Qui va réduire sa consommation matérielle ? On estime que 20 à 30 % de la population mondiale consomme 70 à 80 % des ressources tirées chaque année de la biosphère. C’est donc de ces 20 à 30 % que le changement doit venir, c’est-à-dire, pour l’essentiel, des peuples d’Amérique du nord, d’Europe et du Japon. Au sein de ces sociétés surdéveloppées, ce n’est pas aux pauvres, [aux assistés sociaux], aux salariés modestes que l’on va proposer de réduire la consommation matérielle. Mais ce n’est pas non plus seulement les hyper-riches qui doivent opérer cette réduction […] C’est à l’ensemble des classes moyennes occidentales que doit être proposée la réduction de la consommation matérielle.

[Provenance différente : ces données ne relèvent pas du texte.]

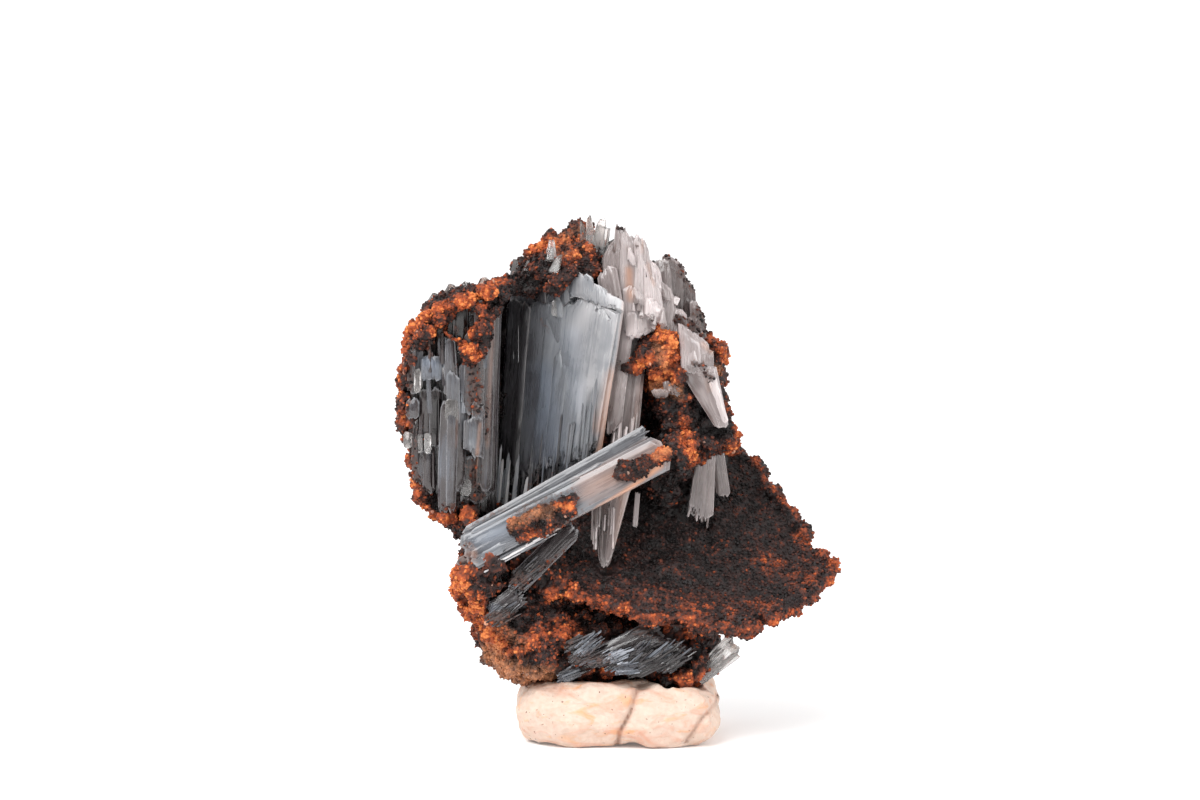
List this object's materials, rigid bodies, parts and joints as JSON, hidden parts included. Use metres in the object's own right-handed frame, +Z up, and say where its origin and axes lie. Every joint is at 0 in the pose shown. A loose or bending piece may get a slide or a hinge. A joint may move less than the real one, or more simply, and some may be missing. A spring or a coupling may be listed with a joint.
{
  "type": "barite mineral specimen",
  "caption": "Bladed grey-blue barite crystals in a dark iron-oxide crust with orange rims, a slanting ledge at the right, stood on a blob of putty.",
  "frame": {"origin": "middle of the tack's flat sole, at the height of the surface that it rests on", "axes": "+Z up; -Y is the display face with the broad blade; +X towards the tip of the slanting ledge"},
  "size_m": [0.0437, 0.0244, 0.0523],
  "materials": {
    "iron_crust": "matte",
    "barite": "satin",
    "pale_barite": "satin",
    "clear_barite": "gloss",
    "tack": "matte"
  },
  "bodies": {
    "root": {"mineral_tack": "tack", "crusted_matrix": "iron_crust", "left_stack": "barite", "broad_blade": "barite", "tall_blade": "pale_barite", "cross_blade": "barite", "under_blade": "barite", "right_blade": "pale_barite", "fan_blade": "pale_barite", "foot_blade": "clear_barite", "base_blade": "barite", "rear_blade": "pale_barite", "back_blades": "barite", "crown_crystals": "clear_barite"}
  },
  "joints": []
}
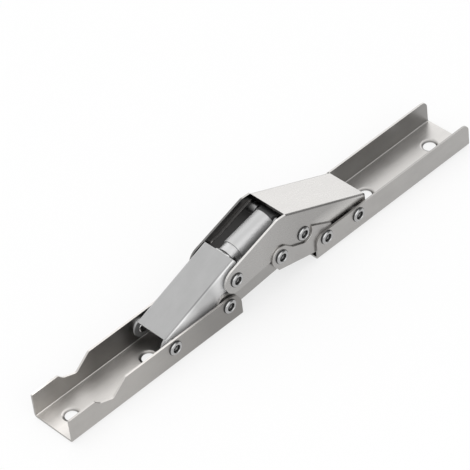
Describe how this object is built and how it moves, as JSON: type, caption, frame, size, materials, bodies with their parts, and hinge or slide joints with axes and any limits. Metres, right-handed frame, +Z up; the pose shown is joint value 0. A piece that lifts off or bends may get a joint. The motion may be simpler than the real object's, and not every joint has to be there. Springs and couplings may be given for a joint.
{
  "type": "folding table hinge",
  "caption": "Folding table hinge in plated pressed steel: screw-on U channels joined by a crossed lever linkage with a sprung locking strut, laid flat.",
  "frame": {"origin": "on the plane of the screwed faces, under the middle of the hinge laid flat", "axes": "+X along the hinge from the left channel to the right channel, +Y across it, +Z up from the screwed faces"},
  "size_m": [0.2414, 0.0286, 0.0355],
  "materials": {
    "channel_steel": "zinc-plated satin sheet",
    "cover_steel": "bright matt zinc plate",
    "plate_steel": "zinc-plated satin sheet",
    "rivet_steel": "bright zinc-plated rivet",
    "washer_steel": "plain zinc-plated washer",
    "polished_steel": "satin drawn tube",
    "plunger_steel": "bright turned bar",
    "spring_steel": "oiled spring wire"
  },
  "bodies": {
    "left_channel": {"left_channel": "channel_steel", "arm_root_rivets": "rivet_steel", "arm_root_spacers": "washer_steel", "lever_root_rivets": "rivet_steel", "lever_root_washers": "washer_steel"},
    "left_arm": {"left_arm": "cover_steel"},
    "lever": {"lever_plate_near": "plate_steel", "lever_plate_far": "plate_steel", "strut_pin": "rivet_steel", "strut_bushes": "washer_steel"},
    "center_cover": {"center_cover": "cover_steel", "crossing_rivets": "rivet_steel", "arm_top_pin": "rivet_steel", "arm_top_washers": "washer_steel"},
    "outer_links": {"outer_link_near": "plate_steel", "outer_link_far": "plate_steel", "link_top_rivets": "rivet_steel", "link_top_washers": "washer_steel"},
    "right_channel": {"right_channel": "channel_steel", "link_root_rivets": "rivet_steel", "cover_root_rivets": "rivet_steel", "cover_root_washers": "washer_steel"},
    "strut_tube": {"spring_tube": "polished_steel"},
    "strut_plunger": {"spring_plunger": "plunger_steel", "lock_spring": "spring_steel"}
  },
  "joints": [
    {"name": "lever_hinge", "type": "hinge", "parent": "left_channel", "child": "lever", "pos_m": [-0.0286, 0, 0.0098], "axis": [0, -1, 0], "range_deg": [0, 99.5]},
    {"name": "arm_hinge", "type": "hinge", "parent": "left_channel", "child": "left_arm", "pos_m": [-0.0607, 0, 0.0094], "axis": [0, -1, 0], "range_deg": [0, 107.3]},
    {"name": "cover_hinge", "type": "hinge", "parent": "lever", "child": "center_cover", "pos_m": [0.0177, 0, 0.0184], "axis": [0, 1, 0], "range_deg": [0, 80.9]},
    {"name": "right_channel_hinge", "type": "hinge", "parent": "center_cover", "child": "right_channel", "pos_m": [0.0491, 0, 0.0083], "axis": [0, -1, 0], "range_deg": [0, 71.4]},
    {"name": "link_hinge", "type": "hinge", "parent": "lever", "child": "outer_links", "pos_m": [0.0033, 0, 0.0156], "axis": [0, 1, 0], "range_deg": [0, 97]},
    {"name": "strut_hinge", "type": "hinge", "parent": "lever", "child": "strut_tube", "pos_m": [0.0084, 0, 0.0284], "axis": [0, 1, 0], "range_deg": [0, 112.1]},
    {"name": "strut_slide", "type": "slide", "parent": "strut_tube", "child": "strut_plunger", "axis": [0.9763, 0, 0.2164], "range_m": [0, 0.00121], "deforming": ["lock_spring"]}
  ],
  "couplings": [
    {"joint": "arm_hinge", "follows": "lever_hinge", "ratio": 1.0774},
    {"joint": "cover_hinge", "follows": "lever_hinge", "ratio": 0.8121},
    {"joint": "right_channel_hinge", "follows": "lever_hinge", "ratio": 0.7166},
    {"joint": "link_hinge", "follows": "lever_hinge", "ratio": 0.9739},
    {"joint": "strut_hinge", "follows": "lever_hinge", "ratio": 1.1256},
    {"joint": "strut_slide", "follows": "lever_hinge", "m_per_rad": 0.000691}
  ]
}
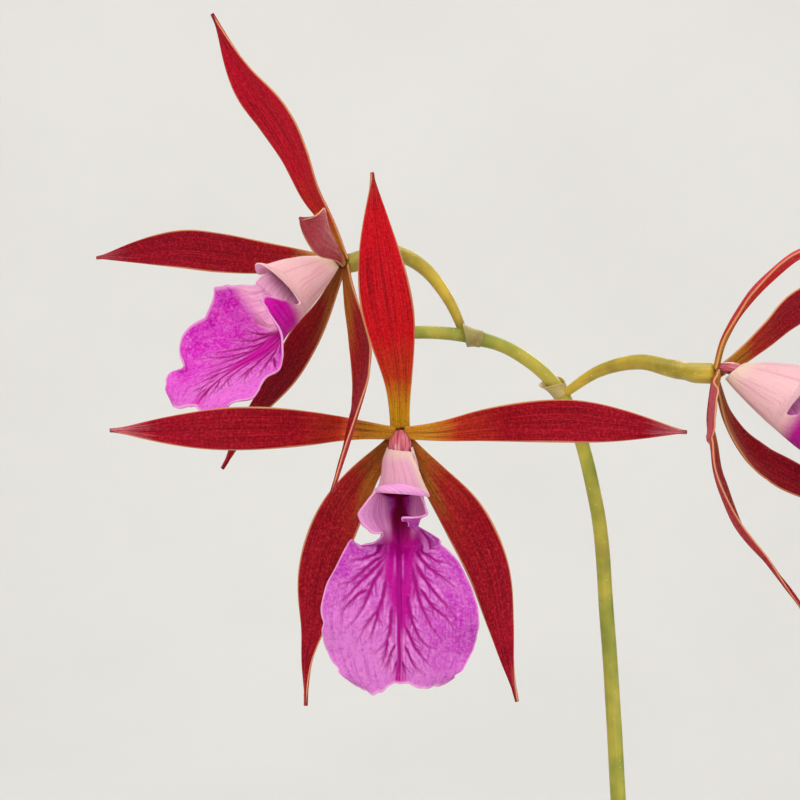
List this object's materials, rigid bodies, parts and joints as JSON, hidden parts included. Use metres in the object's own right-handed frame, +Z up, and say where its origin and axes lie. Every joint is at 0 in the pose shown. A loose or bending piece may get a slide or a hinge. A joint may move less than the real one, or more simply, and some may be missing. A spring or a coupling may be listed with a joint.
{
  "type": "potted encyvola orchid",
  "caption": "Potted orchid with strap leaves and one arching stem of star-shaped red blooms with broad pink lips, in a plain clay pot of bark.",
  "frame": {"origin": "middle of the pot's underside", "axes": "+Z up, -Y towards the front, where the front bloom looks"},
  "size_m": [0.2407, 0.2175, 0.4623],
  "materials": {
    "clay": "unglazed fired clay, dry and slightly chalky",
    "bark": "rough conifer bark chips",
    "root": "grey-green spongy root skin",
    "bulb": "ribbed waxy green",
    "leaf": "leathery satin green",
    "stem": "smooth yellow-green",
    "tepal": "deep red, golden at the root, fine lengthwise lines, pale thin edge",
    "lip": "orchid pink with branching magenta veins, pale rolled side lobes",
    "column": "waxy pink with crimson veins"
  },
  "bodies": {
    "root": {"pot": "clay", "bark": "bark", "rhizome": "root", "stem_bulb_1": "bulb", "stem_bulb_2": "bulb", "stem_bulb_3": "bulb", "stem_bulb_4": "bulb", "stem_bulb_5": "bulb", "leaf_1_1": "leaf", "leaf_2_1": "leaf", "leaf_2_2": "leaf", "leaf_3_1": "leaf", "leaf_3_2": "leaf", "leaf_4_1": "leaf", "leaf_4_2": "leaf", "leaf_5_1": "leaf", "leaf_5_2": "leaf", "flower_stem": "stem", "front_bloom_dorsal_sepal": "tepal", "front_bloom_right_petal": "tepal", "front_bloom_left_petal": "tepal", "front_bloom_right_sepal": "tepal", "front_bloom_left_sepal": "tepal", "front_bloom_lip": "lip", "front_bloom_column": "column", "left_bloom_dorsal_sepal": "tepal", "left_bloom_far_petal": "tepal", "left_bloom_near_petal": "tepal", "left_bloom_near_sepal": "tepal", "left_bloom_far_sepal": "tepal", "left_bloom_lip": "lip", "left_bloom_column": "column", "right_bloom_dorsal_sepal": "tepal", "right_bloom_far_petal": "tepal", "right_bloom_near_petal": "tepal", "right_bloom_near_sepal": "tepal", "right_bloom_far_sepal": "tepal", "right_bloom_lip": "lip", "right_bloom_column": "column"}
  },
  "joints": []
}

On voit ici que la question de l’inégalité est centrale : les classes moyennes n’accepteront pas d’aller dans la direction d’une moindre consommation matérielle si perdure la situation actuelle d’inégalité, si le changement nécessaire n’est pas équitablement adopté. Recréer le sentiment de solidarité essentiel pour parvenir à cette réorientation radicale de notre culture suppose évidemment que soit entrepris un resserrement rigoureux des inégalités – ce qui, par ailleurs, transformerait le modèle culturel existant. »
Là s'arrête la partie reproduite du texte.